The opening title sequence for the movie is quite moody and effective, set over a footage of a rough and stormy night sea, the title and main credits scrolling up the screen from out of the choppy waves, giving a good atmospheric portent of the horror to come. The credits are followed by a text scroll that gives us the usual warnings about atomic power and the upheaval of nature, while the narration by William Woodson comes across as overly portentous (“For the first time in their lives, three people met”, we are told when Mathews, Lesley and Carter hook up in the Navy’s research lab). Prolific Russian composer Mischa Bakakeinikoff contributes a fairly typical fifties monster movie score, which is serviceable though not quite as effective as his follow-up work for Harryhausen on Earth vs. the Flying Saucers (1956) and Twenty Million Miles to Earth (1957). Bakakeinikoff also provided the score for another infamous fifties giant monster movie, The Giant Claw (1957).

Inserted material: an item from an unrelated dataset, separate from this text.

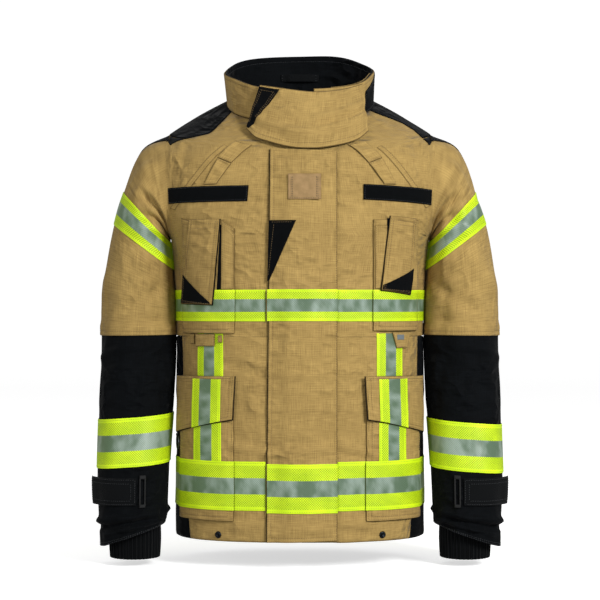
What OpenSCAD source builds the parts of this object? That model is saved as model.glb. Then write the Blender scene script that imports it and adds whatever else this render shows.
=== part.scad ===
// Firefighter's turnout coat, standing as worn: arms down, front closed.
// Heights are measured up from the hem, depth runs from the front (-Y) to the back,
// and the finished coat is moved so that its origin is the hanger loop inside the neck.

/* [Body] */
// Half width of the body at the hem
hem_half_w = 198; // [190:1:202]
// Half width of the body at the waist
waist_half_w = 192; // [184:1:195]
// Half depth of the body, front to back
body_half_d = 146; // [138:1:150]
// Half width of the neck ring
neck_half_w = 118; // [112:1:122]
// Half depth of the neck ring
neck_half_d = 104; // [98:1:108]
// Height of the underarm above the hem
underarm_h = 472; // [464:1:480]
// Height of the collar stand
collar_stand = 54; // [45:1:65]
// Thickness of the outer shell
shell_t = 2; // [1.5:0.1:2.5]

/* [Tape and flaps] */
// Width of the reflective tape round the chest
chest_tape_w = 49; // [45:1:52]
// Width of the reflective tape round the hem and forearm
hem_tape_w = 76; // [70:1:78]
// Width of the storm flap
storm_flap_w = 108; // [100:1:112]
// Height of the storm flap's top edge
storm_flap_top = 606; // [600:1:608]
// Thickness of each pocket bag
pocket_t = 5.5; // [4:0.5:6]

/* [Sleeves] */
// How far the wrist hangs in front of the shoulder
wrist_forward = 60; // [40:1:64]
// Height of the elbow joint
elbow_h = 325; // [320:1:330]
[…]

In the US, It Came from Beneath the Sea was originally released as the top-half of a double-bill with Creature with the Atom Brain (1955), another Columbia production, directed by Edward L. Cahn. The film was a decent financial success for the studio, grossing $1.7 million in the US, certainly a good return for a $150,000 production budget. The success of the film allowed Harryhausen and Schneer to continue with their partnership, their next project being the magnificent Earth vs. the Flying Saucers. Some stop-motion footage of the octopus from It Came from Beneath the Sea was also used in “The Village of Guilt” episode of Voyage to the Bottom of the Sea, which aired during the show’s first season in 1964.